Dr. Sachin Patel of the Vanderbilt Psychiatric Hospital in Nashville said the findings on MMJ and neuropathy “fit generally well with what we know.”

In the second research review, both of which were commissioned by the U.S. Department of Veterans Affairs, researchers came up with less evidence that cannabis helps treat other types of pain or the effects of post-traumatic stress disorder (PTSD).

“That doesn’t mean that it’s not, it just means we don’t have that evidence right now,” said Patel.

The authors of the studies also decried the fact that there has not been enough high-quality research to produce conclusive evidence of the benefits or harms of cannabis for pain or PTSD.

There’s no way to come to conclusions based on the few studies currently available. But “several ongoing studies may soon provide important results,” the authors of the study wrote.

“The current studies highlight the real and urgent need for high-quality clinical trials in both of these areas,” Patel told Business Insider. “If cannabis is being considered for medical use, it should certainly be, after all, well-established treatments have failed.”

Earlier this year, the National Academy of Sciences released a report saying there is “conclusive” or “substantial scientific evidence” that marijuana is effective for treating chronic pain, calming muscle spasms caused by multiple sclerosis and easing nausea from chemotherapy.

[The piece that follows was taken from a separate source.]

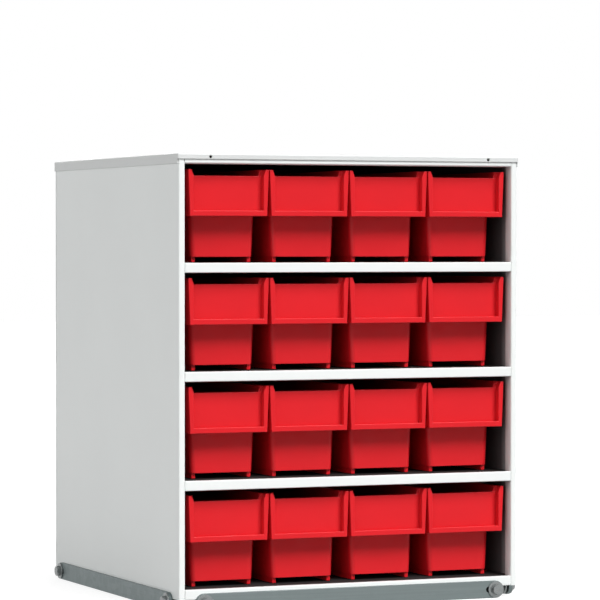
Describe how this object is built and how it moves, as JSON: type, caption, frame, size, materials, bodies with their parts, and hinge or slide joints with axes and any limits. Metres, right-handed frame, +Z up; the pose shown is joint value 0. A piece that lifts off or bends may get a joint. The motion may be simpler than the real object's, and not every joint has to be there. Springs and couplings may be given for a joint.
{
  "type": "small parts drawer cabinet",
  "caption": "Sheet steel cabinet with tiers of open-topped plastic bins that slide out by their label fronts, for sorting and storing small parts.",
  "frame": {"origin": "middle of the footprint, on the surface that the bars stand on", "axes": "+X to the right seen from the front, the bins face -Y, +Z up"},
  "size_m": [0.4164, 0.4214, 0.4836],
  "materials": {
    "casing_paint": "satin powder coat, light grey white",
    "bin_red": "moulded polypropylene, soft gloss",
    "bar_zinc": "zinc plated, dull",
    "fastener_zinc": "zinc plated"
  },
  "bodies": {
    "casing": {"left_side_panel": "casing_paint", "right_side_panel": "casing_paint", "back_panel": "casing_paint", "top_lid": "casing_paint", "top_front_rail": "casing_paint", "shelf_1": "casing_paint", "shelf_2": "casing_paint", "shelf_3": "casing_paint", "base_panel": "casing_paint", "front_bar": "bar_zinc", "rear_bar": "bar_zinc", "left_bar": "bar_zinc", "right_bar": "bar_zinc", "bar_bolts": "fastener_zinc", "bar_outer_washers": "fastener_zinc", "bar_inner_washers": "fastener_zinc", "bar_nuts": "fastener_zinc", "back_panel_rivets": "fastener_zinc"},
    "bin_1_1": {"bin_1_1": "bin_red"},
    "bin_1_2": {"bin_1_2": "bin_red"},
    "bin_1_3": {"bin_1_3": "bin_red"},
    "bin_1_4": {"bin_1_4": "bin_red"},
    "bin_2_1": {"bin_2_1": "bin_red"},
    "bin_2_2": {"bin_2_2": "bin_red"},
    "bin_2_3": {"bin_2_3": "bin_red"},
    "bin_2_4": {"bin_2_4": "bin_red"},
    "bin_3_1": {"bin_3_1": "bin_red"},
    "bin_3_2": {"bin_3_2": "bin_red"},
    "bin_3_3": {"bin_3_3": "bin_red"},
    "bin_3_4": {"bin_3_4": "bin_red"},
    "bin_4_1": {"bin_4_1": "bin_red"},
    "bin_4_2": {"bin_4_2": "bin_red"},
    "bin_4_3": {"bin_4_3": "bin_red"},
    "bin_4_4": {"bin_4_4": "bin_red"}
  },
  "joints": [
    {"name": "bin_1_1_slide", "type": "slide", "parent": "casing", "child": "bin_1_1", "axis": [0, -1, 0], "range_m": [0, 0.36]},
    {"name": "bin_1_2_slide", "type": "slide", "parent": "casing", "child": "bin_1_2", "axis": [0, -1, 0], "range_m": [0, 0.36]},
    {"name": "bin_1_3_slide", "type": "slide", "parent": "casing", "child": "bin_1_3", "axis": [0, -1, 0], "range_m": [0, 0.36]},
    {"name": "bin_1_4_slide", "type": "slide", "parent": "casing", "child": "bin_1_4", "axis": [0, -1, 0], "range_m": [0, 0.36]},
    {"name": "bin_2_1_slide", "type": "slide", "parent": "casing", "child": "bin_2_1", "axis": [0, -1, 0], "range_m": [0, 0.36]},
    {"name": "bin_2_2_slide", "type": "slide", "parent": "casing", "child": "bin_2_2", "axis": [0, -1, 0], "range_m": [0, 0.36]},
    {"name": "bin_2_3_slide", "type": "slide", "parent": "casing", "child": "bin_2_3", "axis": [0, -1, 0], "range_m": [0, 0.36]},
    {"name": "bin_2_4_slide", "type": "slide", "parent": "casing", "child": "bin_2_4", "axis": [0, -1, 0], "range_m": [0, 0.36]},
    {"name": "bin_3_1_slide", "type": "slide", "parent": "casing", "child": "bin_3_1", "axis": [0, -1, 0], "range_m": [0, 0.36]},
    {"name": "bin_3_2_slide", "type": "slide", "parent": "casing", "child": "bin_3_2", "axis": [0, -1, 0], "range_m": [0, 0.36]},
    {"name": "bin_3_3_slide", "type": "slide", "parent": "casing", "child": "bin_3_3", "axis": [0, -1, 0], "range_m": [0, 0.36]},
    {"name": "bin_3_4_slide", "type": "slide", "parent": "casing", "child": "bin_3_4", "axis": [0, -1, 0], "range_m": [0, 0.36]},
    {"name": "bin_4_1_slide", "type": "slide", "parent": "casing", "child": "bin_4_1", "axis": [0, -1, 0], "range_m": [0, 0.36]},
    {"name": "bin_4_2_slide", "type": "slide", "parent": "casing", "child": "bin_4_2", "axis": [0, -1, 0], "range_m": [0, 0.36]},
    {"name": "bin_4_3_slide", "type": "slide", "parent": "casing", "child": "bin_4_3", "axis": [0, -1, 0], "range_m": [0, 0.36]},
    {"name": "bin_4_4_slide", "type": "slide", "parent": "casing", "child": "bin_4_4", "axis": [0, -1, 0], "range_m": [0, 0.36]}
  ]
}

Last May VA Secretary David Shulkin said at the White House that he was open to learning from any evidence that marijuana could be used as treatment, and that “there may be some evidence that this is beginning to be helpful.”

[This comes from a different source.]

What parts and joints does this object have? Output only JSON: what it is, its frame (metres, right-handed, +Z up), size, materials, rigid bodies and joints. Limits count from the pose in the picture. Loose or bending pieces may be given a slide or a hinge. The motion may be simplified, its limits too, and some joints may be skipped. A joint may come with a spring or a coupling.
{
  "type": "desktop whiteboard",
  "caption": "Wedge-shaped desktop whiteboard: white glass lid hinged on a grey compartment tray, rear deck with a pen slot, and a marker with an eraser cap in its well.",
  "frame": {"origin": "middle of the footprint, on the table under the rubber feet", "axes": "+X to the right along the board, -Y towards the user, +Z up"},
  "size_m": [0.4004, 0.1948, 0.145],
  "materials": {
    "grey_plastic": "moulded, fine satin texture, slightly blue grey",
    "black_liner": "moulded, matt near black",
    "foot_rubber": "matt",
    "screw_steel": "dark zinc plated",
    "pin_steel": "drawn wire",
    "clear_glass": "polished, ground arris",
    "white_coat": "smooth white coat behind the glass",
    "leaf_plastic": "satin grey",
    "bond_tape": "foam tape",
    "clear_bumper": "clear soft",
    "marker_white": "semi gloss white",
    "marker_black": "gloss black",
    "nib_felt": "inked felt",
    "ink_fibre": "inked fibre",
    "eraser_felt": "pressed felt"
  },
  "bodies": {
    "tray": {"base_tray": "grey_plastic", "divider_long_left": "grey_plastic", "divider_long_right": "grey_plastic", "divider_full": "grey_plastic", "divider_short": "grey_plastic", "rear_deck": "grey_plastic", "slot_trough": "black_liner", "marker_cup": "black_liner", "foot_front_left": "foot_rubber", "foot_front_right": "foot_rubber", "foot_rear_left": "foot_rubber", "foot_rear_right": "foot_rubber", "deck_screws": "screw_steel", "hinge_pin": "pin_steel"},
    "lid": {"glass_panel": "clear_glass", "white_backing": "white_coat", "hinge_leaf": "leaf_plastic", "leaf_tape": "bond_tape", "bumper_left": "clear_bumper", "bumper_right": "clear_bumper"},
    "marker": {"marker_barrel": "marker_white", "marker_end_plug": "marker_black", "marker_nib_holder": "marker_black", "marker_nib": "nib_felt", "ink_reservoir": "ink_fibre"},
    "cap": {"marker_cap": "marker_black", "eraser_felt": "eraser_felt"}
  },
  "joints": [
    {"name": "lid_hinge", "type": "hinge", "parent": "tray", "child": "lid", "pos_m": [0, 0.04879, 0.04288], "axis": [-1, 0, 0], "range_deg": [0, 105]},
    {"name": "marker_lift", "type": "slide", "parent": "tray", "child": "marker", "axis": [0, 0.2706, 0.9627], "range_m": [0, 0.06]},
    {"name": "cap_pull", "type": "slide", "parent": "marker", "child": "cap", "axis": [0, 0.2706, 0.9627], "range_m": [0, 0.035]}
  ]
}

“And we’re interested in looking at that and learning from that,” Shulkin said. “But until the time that federal law changes, we are not able to be able to prescribe medical marijuana for conditions that may be helpful”

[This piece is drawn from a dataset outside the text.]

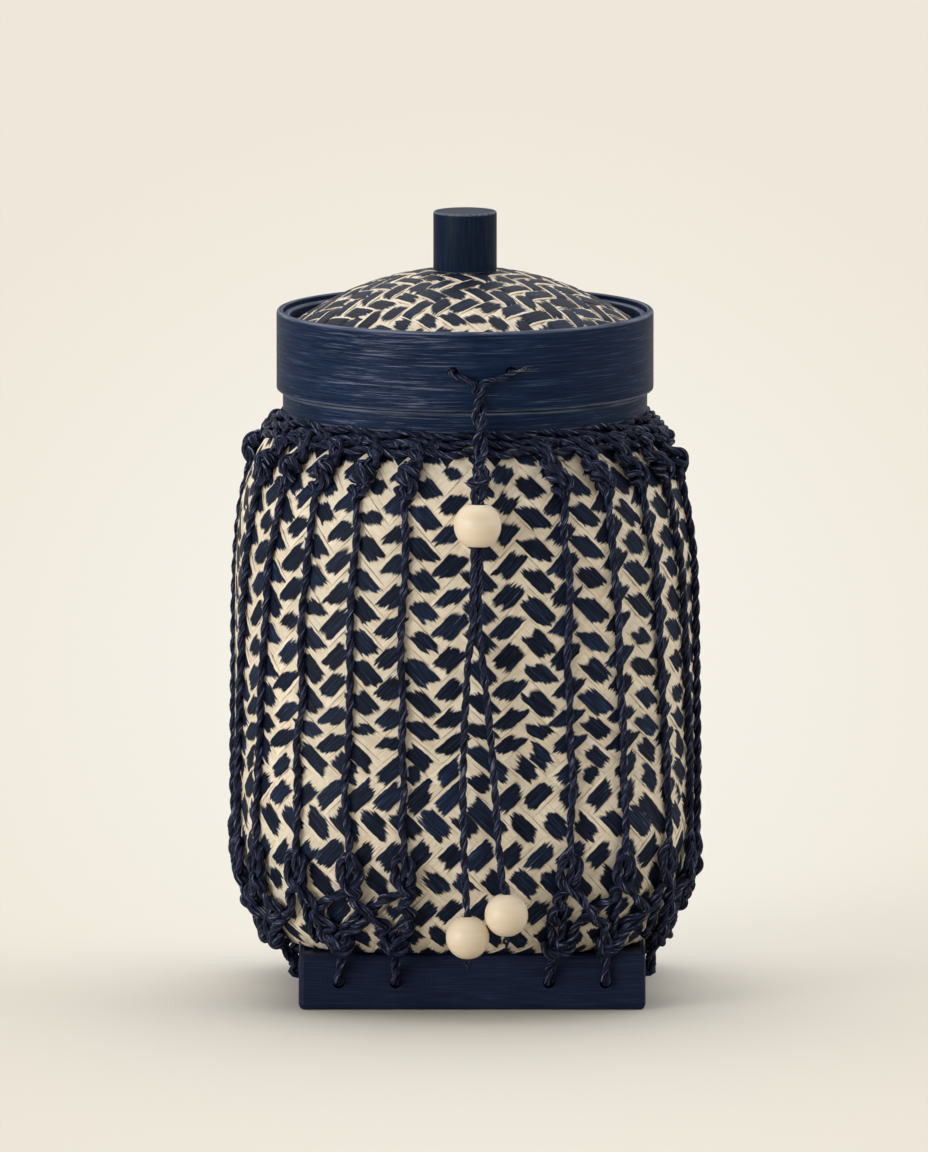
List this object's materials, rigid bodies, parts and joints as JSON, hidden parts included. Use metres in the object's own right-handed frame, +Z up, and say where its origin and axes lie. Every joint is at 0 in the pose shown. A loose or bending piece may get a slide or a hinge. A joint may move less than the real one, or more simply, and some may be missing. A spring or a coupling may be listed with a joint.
{
  "type": "sticky rice basket",
  "caption": "Lidded woven bamboo basket on a square wooden foot, carried in a knotted cord net, with a drum-shaped lid and a beaded closing cord.",
  "frame": {"origin": "on the floor, under the middle of the basket's own mouth", "axes": "+Z up; the closing cord hangs on the front, which faces -Y; +X is to the viewer's right"},
  "size_m": [0.1368, 0.1465, 0.2229],
  "materials": {
    "indigo_stained_wood": "stained indigo, matt, fine grain",
    "dyed_bamboo_weave": "bamboo strips, natural and dyed indigo, woven in twill",
    "natural_bamboo": "split bamboo, unfinished",
    "indigo_cord": "twisted two-ply cord, dyed indigo",
    "pale_bead_wood": "turned pale wood, lightly polished",
    "screw_steel": "plain steel screw"
  },
  "bodies": {
    "basket": {"base_back_slat": "indigo_stained_wood", "base_front_slat": "indigo_stained_wood", "base_left_slat": "indigo_stained_wood", "base_right_slat": "indigo_stained_wood", "lining_basket": "natural_bamboo", "mouth_hoop": "natural_bamboo", "neck_cord_lower": "indigo_cord", "neck_cord_upper": "indigo_cord", "neck_ring": "indigo_stained_wood", "net_cord_back_left_1": "indigo_cord", "net_cord_back_left_2": "indigo_cord", "net_cord_back_left_3": "indigo_cord", "net_cord_back_left_4": "indigo_cord", "net_cord_back_left_5": "indigo_cord", "net_cord_back_right_1": "indigo_cord", "net_cord_back_right_2": "indigo_cord", "net_cord_back_right_3": "indigo_cord", "net_cord_back_right_4": "indigo_cord", "net_cord_back_right_5": "indigo_cord", "net_cord_front_left_1": "indigo_cord", "net_cord_front_left_2": "indigo_cord", "net_cord_front_left_3": "indigo_cord", "net_cord_front_left_4": "indigo_cord", "net_cord_front_left_5": "indigo_cord", "net_cord_front_right_1": "indigo_cord", "net_cord_front_right_2": "indigo_cord", "net_cord_front_right_3": "indigo_cord", "net_cord_front_right_4": "indigo_cord", "net_cord_front_right_5": "indigo_cord", "outer_basket": "dyed_bamboo_weave"},
    "lid": {"lid_rim": "indigo_stained_wood", "lid_inner_hoop": "indigo_stained_wood", "lid_dome": "dyed_bamboo_weave", "lid_dome_lining": "natural_bamboo", "knob": "indigo_stained_wood", "knob_washer": "natural_bamboo", "knob_screw": "screw_steel", "closing_cord_left": "indigo_cord", "closing_cord_right": "indigo_cord", "closing_cord_bridge": "indigo_cord", "end_bead_left": "pale_bead_wood", "end_bead_right": "pale_bead_wood"},
    "slider_bead": {"slider_bead": "pale_bead_wood"}
  },
  "joints": [
    {"name": "lid_lift", "type": "slide", "parent": "basket", "child": "lid", "axis": [0, 0, 1], "range_m": [0, 0.07]},
    {"name": "slider_slide", "type": "slide", "parent": "lid", "child": "slider_bead", "axis": [-0.0215, -0.0546, -0.9983], "range_m": [0, 0.018]}
  ]
}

Although the VA commissioned the two studies, published in Annals of Internal Medicine, Curt Cashour, press secretary for the Department of Veterans Affairs, declined to make the lead study authors available for comment on their research, according to Business Insider.

Deputy director of NORML, Paul Armentano said the recent review findings are consistent with “anecdotal reports of patients, many of whom are seeking a safer alternative to the use of deadly opioids. And it is inconsistent with the federal government’s classification of the marijuana plant as a schedule I controlled substance with ‘no currently accepted medical use in treatment in the United States.’”

It is precisely the DEA’s intransigent and patently ludicrous labeling of cannabis as a dangerous drug that is hampering the scientific research that is sorely needed to convince the government what millions already know.